Jim Sterling calls Pirates thieves and points out that piracy might bring an end to an already shrinking market and the Pirates... well, the Pirates shit themselves. Verbally, mostly.
I've said it in the comment section of the aforementioned article, but I'm going to restate it and elaborate- no-one likes to be called a thief.
It's a label and not a good one at that- not like "well-endowed" or "lady-killer". Well, I admit that second one is pretty context-sensitive.
But it cuts the heart of the issue- the perception of said activity as morally unacceptable or frowned-upon.
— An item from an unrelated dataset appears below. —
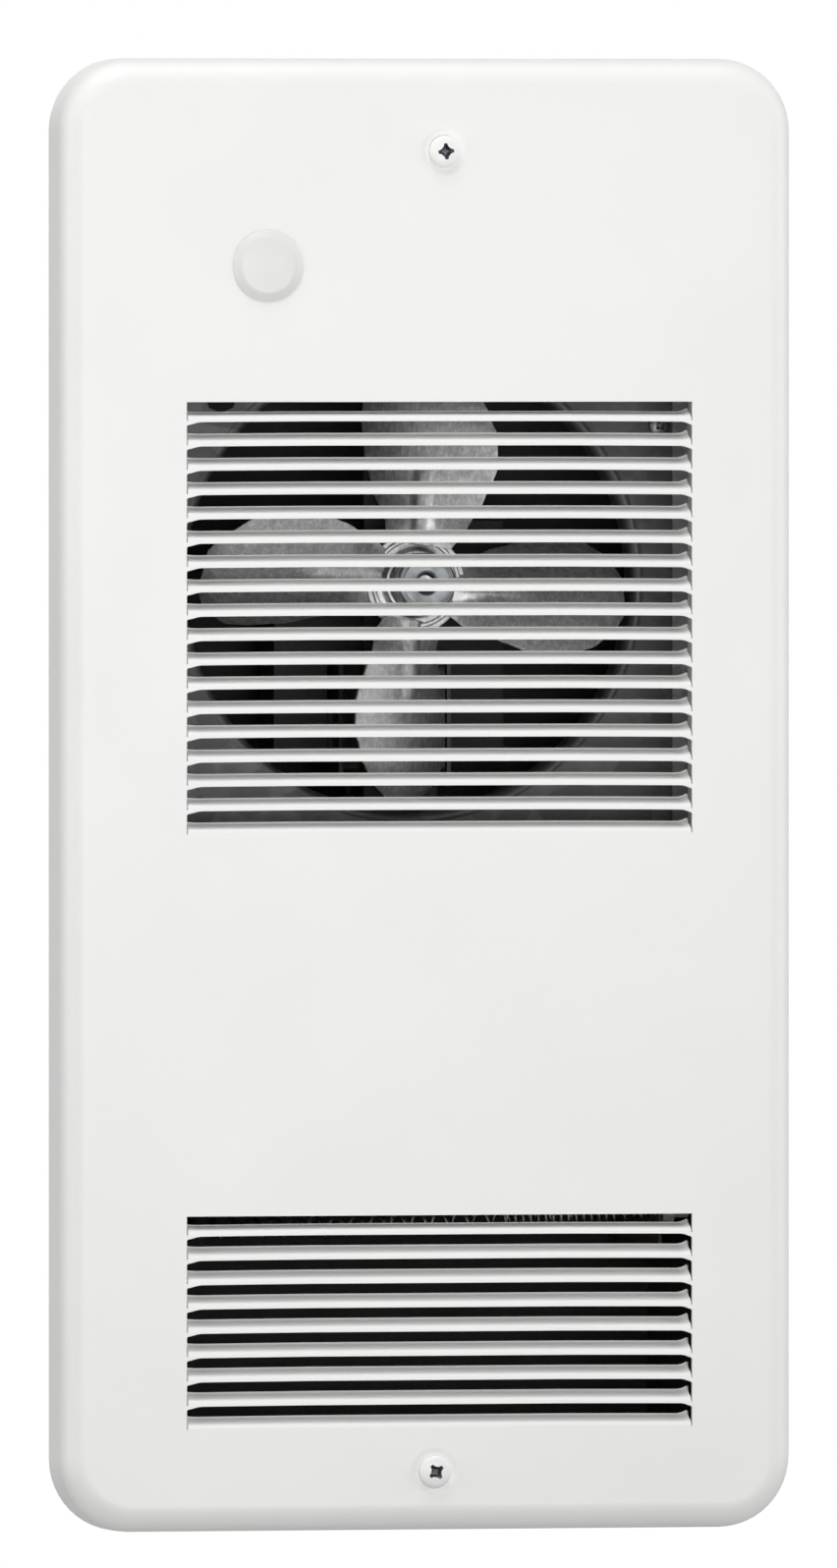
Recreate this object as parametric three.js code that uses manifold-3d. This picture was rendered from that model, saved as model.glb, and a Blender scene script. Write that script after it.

Some people honestly couldn't give a crap on how they're perceived and many more of the comments on the original article seem more pre-occupied with the idea of PC gaming being maligned as a whole, that the PC has been selected as the choice system of Pirates.
Which it has been. For decades.
Que the angry rebuttals. "I only Pirate games because the publisher hasn't released a demo". "Well, if they didn't have DRM on them". "I can only support Piracy of DRM-enabled games..." etc.... Excuse after excuse. Anything to avoid being called a thief, right? Because then it becomes something else. It's deligitimized.
And that seemed like the main point of the article- calling it what it is. Buzzed Driving is Drunk Driving. A Sanitation Worker is a Garbage Man. Piracy of video games is Theft. Whatever you have to tell yourself to justify something doesn't mean the action in question changes.